Is the rise of the Tea Party movement the ugly twin of the youth uprisings of the 1960s? According to Veronique Saint-Geours and Jean-Sebastien Stehli of France’s Le Figaro, the Tea Party, ‘which considers the government tyrannical, the elected as sodomites, and the country’s demographic changes as a menace to be fought by force of arms if necessary’ may be spawning a far more violent counterculture than the one the left once pursued. And as we have seen, at least as far as most of the world is concerned, Sarah Palin is the Tea Party leader most responsible for the shootings in Tucson.
For Le Figaro, Veronique Saint-Geours and Jean-Sebastien Stehli write in part:
The Tucson tragedy is the practical result of the words of Sarah Palin. In recent months, she asserted that some elected officials who are too far to the left were “in her crosshairs,” and she published a list of those who were in those crosshairs. … Gabrielle Giffords was on that list. Curiously, the map disappeared in the minutes that followed the assassination of six people in a Safeway parking lot in Arizona.

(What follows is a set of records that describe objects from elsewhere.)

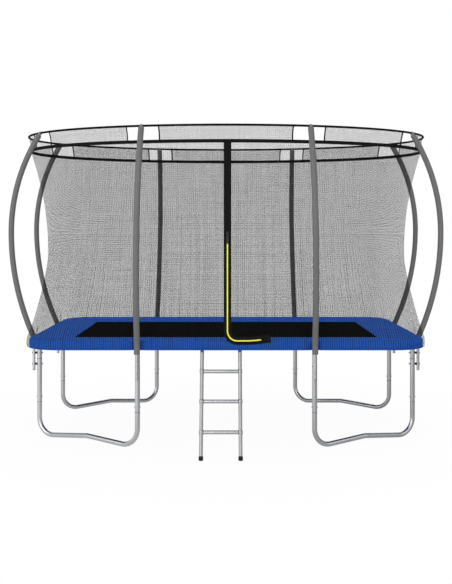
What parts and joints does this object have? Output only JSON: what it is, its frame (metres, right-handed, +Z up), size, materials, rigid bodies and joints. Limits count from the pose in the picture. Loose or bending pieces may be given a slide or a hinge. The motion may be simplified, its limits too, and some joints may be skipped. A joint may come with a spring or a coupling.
{
  "type": "trampoline",
  "caption": "Rectangular garden trampoline with a blue spring pad, bowed foam-covered net poles, an oval-topped safety net with a zip door and a hook-on ladder.",
  "frame": {"origin": "on the ground, under the middle of the whole outline, ladder and bowed poles included", "axes": "+X along the long side, to the right when facing the door; +Y from the door side to the back; +Z up"},
  "size_m": [3.83, 2.7458, 2.6792],
  "materials": {
    "galvanised_steel": "hot-dip galvanised, dull grey with a faint spangle",
    "zinc_spring_wire": "zinc-plated wire",
    "zinc_fixings": "zinc-plated, slightly dull",
    "grey_foam": "closed-cell foam in a matt grey skin",
    "black_plastic": "moulded, satin",
    "black_rubber": "matt moulded rubber",
    "black_net": "open knitted polyester net",
    "black_webbing": "woven polyester webbing",
    "blue_vinyl": "PVC-coated cloth with a fine grain, low sheen",
    "black_mat_cloth": "tightly woven polypropylene",
    "zip_tape_cloth": "herringbone zip tape",
    "yellow_zip": "moulded coil teeth",
    "black_metal": "black-coated die casting"
  },
  "bodies": {
    "frame": {"rail_front": "galvanised_steel", "rail_back": "galvanised_steel", "rail_left": "galvanised_steel", "rail_right": "galvanised_steel", "corner_front_left": "galvanised_steel", "corner_front_right": "galvanised_steel", "corner_back_left": "galvanised_steel", "corner_back_right": "galvanised_steel", "tee_joints": "galvanised_steel", "upright_front_left": "galvanised_steel", "upright_front_right": "galvanised_steel", "upright_right_front": "galvanised_steel", "upright_right_back": "galvanised_steel", "upright_back_right": "galvanised_steel", "upright_back_left": "galvanised_steel", "upright_left_back": "galvanised_steel", "upright_left_front": "galvanised_steel", "leg_base_front_left": "galvanised_steel", "leg_base_front_right": "galvanised_steel", "leg_base_back_left": "galvanised_steel", "leg_base_back_right": "galvanised_steel", "pole_front_left": "galvanised_steel", "pole_front_right": "galvanised_steel", "pole_right_front": "galvanised_steel", "pole_right_back": "galvanised_steel", "pole_back_right": "galvanised_steel", "pole_back_left": "galvanised_steel", "pole_left_back": "galvanised_steel", "pole_left_front": "galvanised_steel", "pole_bolts": "zinc_fixings", "sleeve_front_left": "grey_foam", "sleeve_front_right": "grey_foam", "sleeve_right_front": "grey_foam", "sleeve_right_back": "grey_foam", "sleeve_back_right": "grey_foam", "sleeve_back_left": "grey_foam", "sleeve_left_back": "grey_foam", "sleeve_left_front": "grey_foam", "pole_caps": "black_plastic", "pole_spacers": "black_plastic", "net_wall": "black_net", "net_collar": "black_net", "upper_ring": "black_webbing", "net_band": "black_webbing", "window_edging": "black_webbing", "safety_pad": "blue_vinyl", "zip_tape": "zip_tape_cloth", "zip_teeth": "yellow_zip", "springs": "zinc_spring_wire"},
    "mat": {"jumping_mat": "black_mat_cloth"},
    "ladder": {"ladder_rail_left": "galvanised_steel", "ladder_rail_right": "galvanised_steel", "ladder_rungs": "galvanised_steel", "ladder_collars": "galvanised_steel", "ladder_feet": "black_rubber", "ladder_hooks": "zinc_fixings"},
    "slider": {"zip_slider": "black_metal"},
    "pull": {"zip_pull": "black_metal"}
  },
  "joints": [
    {"name": "mat_bounce", "type": "slide", "parent": "frame", "child": "mat", "axis": [0, 0, 1], "range_m": [-0.3, 0], "stiffness_N_per_m": 6000, "springref_m": 0.02, "deforming": ["springs"]},
    {"name": "ladder_swing", "type": "hinge", "parent": "frame", "child": "ladder", "pos_m": [-0.041, -0.96509, 0.842], "axis": [-1, 0, 0], "range_deg": [0, 13]},
    {"name": "zip_run", "type": "hinge", "parent": "frame", "child": "slider", "pos_m": [0.012, -4.32954, 1.68565], "axis": [-1, 0, 0], "range_deg": [0, 12.91]},
    {"name": "pull_flip", "type": "hinge", "parent": "slider", "child": "pull", "pos_m": [0.012, -0.92905, 1.77478], "axis": [-1, 0, 0], "range_deg": [0, 150]}
  ]
}
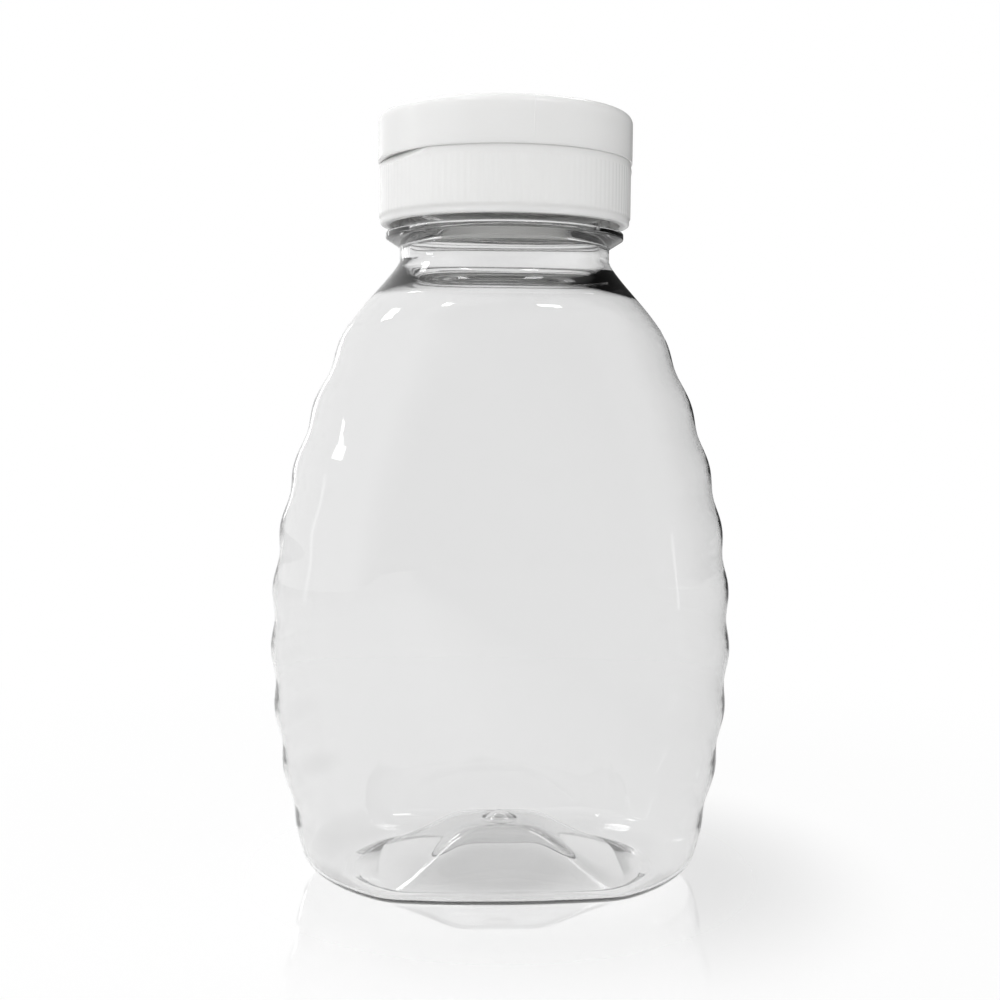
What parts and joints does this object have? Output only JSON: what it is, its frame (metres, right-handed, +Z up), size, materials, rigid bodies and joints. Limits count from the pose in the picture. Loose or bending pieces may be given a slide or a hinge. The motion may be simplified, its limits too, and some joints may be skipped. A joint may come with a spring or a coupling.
{
  "type": "squeeze honey bottle",
  "caption": "Clear oval squeeze bottle for honey with scalloped sides, a round threaded neck and a white flip-top screw closure.",
  "frame": {"origin": "middle of the flat ring that the bottle stands on", "axes": "+Z up along the neck, X across the label panels, -Y out of the front panel"},
  "size_m": [0.0766, 0.05, 0.1255],
  "materials": {
    "clear_pet": "clear blow-moulded",
    "white_polypropylene": "satin injection-moulded",
    "liner_foam": "foamed"
  },
  "bodies": {
    "bottle": {"bottle": "clear_pet"},
    "liner": {"seal_liner": "liner_foam"},
    "closure": {"closure_base": "white_polypropylene", "hinge_webs": "white_polypropylene", "snap_strap": "white_polypropylene"},
    "lid": {"flip_lid": "white_polypropylene"}
  },
  "joints": [
    {"name": "closure_rise", "type": "slide", "parent": "bottle", "child": "liner", "axis": [0, 0, 1], "range_m": [0, 0.00423]},
    {"name": "closure_turn", "type": "hinge", "parent": "liner", "child": "closure", "pos_m": [0, 0, 0.1074], "axis": [0, 0, 1], "range_deg": [0, 360]},
    {"name": "lid_hinge", "type": "hinge", "parent": "closure", "child": "lid", "pos_m": [0.01912, 0.00892, 0.11757], "axis": [-0.4226, 0.9063, 0], "range_deg": [0, 180], "deforming": ["hinge_webs", "snap_strap"]}
  ],
  "couplings": [
    {"joint": "closure_rise", "follows": "closure_turn", "m_per_rad": 0.00067376}
  ]
}
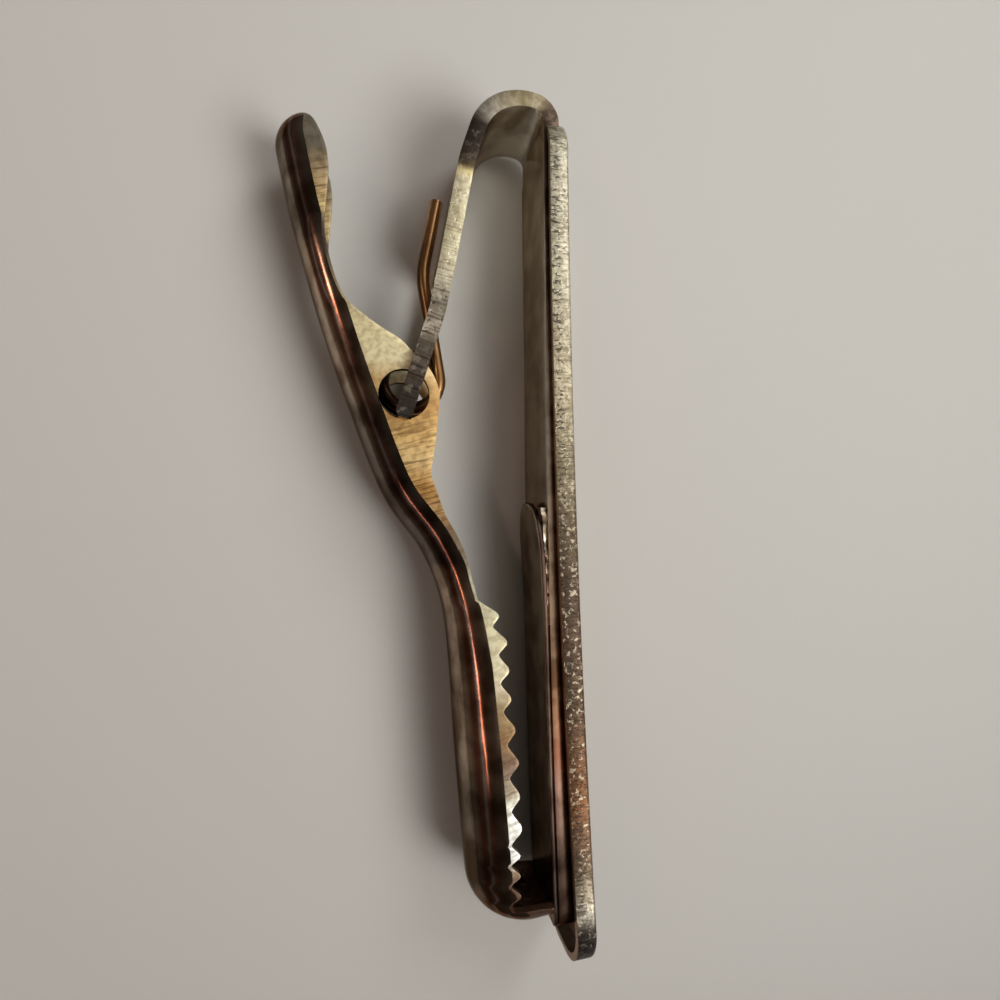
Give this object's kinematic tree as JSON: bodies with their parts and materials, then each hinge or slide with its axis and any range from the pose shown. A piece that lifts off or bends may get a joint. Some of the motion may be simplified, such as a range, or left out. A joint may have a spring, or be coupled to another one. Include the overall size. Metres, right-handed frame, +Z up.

The events in the United States since the election of Barack Obama look like the clashes of the 1960s. But what differentiates the two eras is the arrival of the Internet and Twitter, social networks that disseminate ideas and watchwords at the speed of light. And the hippies and beatniks of the ’60s called for nothing but “sit-ins” or peaceful protests against the Vietnam War. The Tea Party and its backers call for armed struggle and constantly refer to the “tyranny” of the White House. Perhaps the bullets of Tucson will cause some reflection among those who call for murder, unless their violence is only beginning.